Apa saja yang kamu lakukan—meski itu bukan kebaikan menurut
saya—kamu selalu dianggap baik olehnya. Dianggap malaikat bersayap yang penuh
cinta. Meski yang ingin kamu lakukan justru ingin mendorongnya masuk jurang. Kamu
akan tetap dianggap penyelamat.
Sedangkan saya,
Saya yang mati-matian berdiri untuk menolongnya dianggap
seperti malaikat pencabut nyawa. Yang sedetik saja ia tak mau melihat. Saya yang
berusaha membuatnya mengerti bahwa hidup bukan hanya untuk hal duniawi saja
dianggap debu menumpuk yang seharusnya hilang dalam sekali kibasan.
Bagaimanapun, kamu adalah pemenang dan saya yang
terkalahkan.
Bagaimanapun, kamu adalah yang terbaik—meski saya tak begitu
paham, apakah kamu benar-benar baik?—sedangkan aku hanya menjadi orang
terbelakang.
Bagaimanapun, saya akan menjadi orang yang selalu
disalahkan. Sedangkan kamu, menjadi orang yang paling hebat di matanya.

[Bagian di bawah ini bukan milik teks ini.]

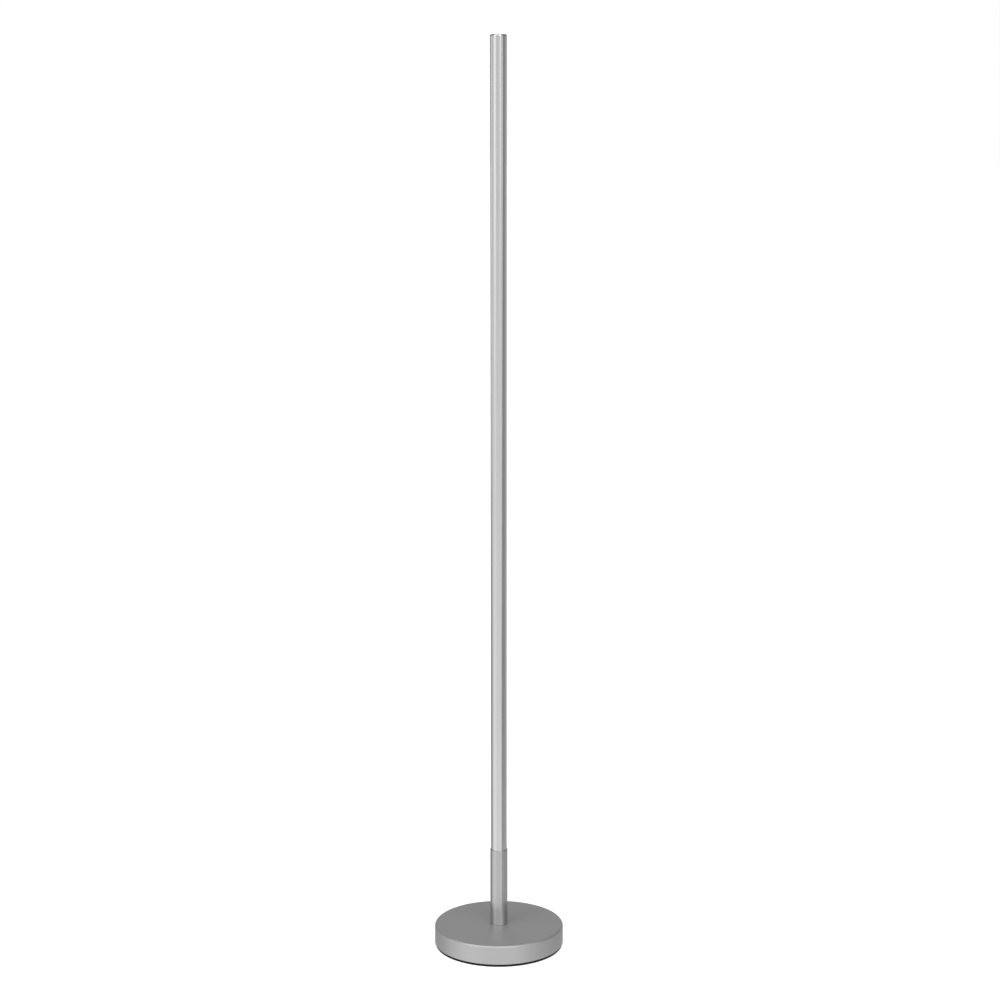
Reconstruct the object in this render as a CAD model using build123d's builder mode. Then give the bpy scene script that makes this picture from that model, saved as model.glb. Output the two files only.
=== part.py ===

Saya jelas iri dengan kamu.
Saya lelah untuk berbaik hati, tapi pada akhirnya kamu yang
di damba.
Ya, apakah benar saya melakukan ini semata-mata hanya karena
ingin pengakuan bahwa saya yang paling sabar? Sepertinya tidak. Sabar atau
tidak pun, saya tak akan pernah teranggap lagi.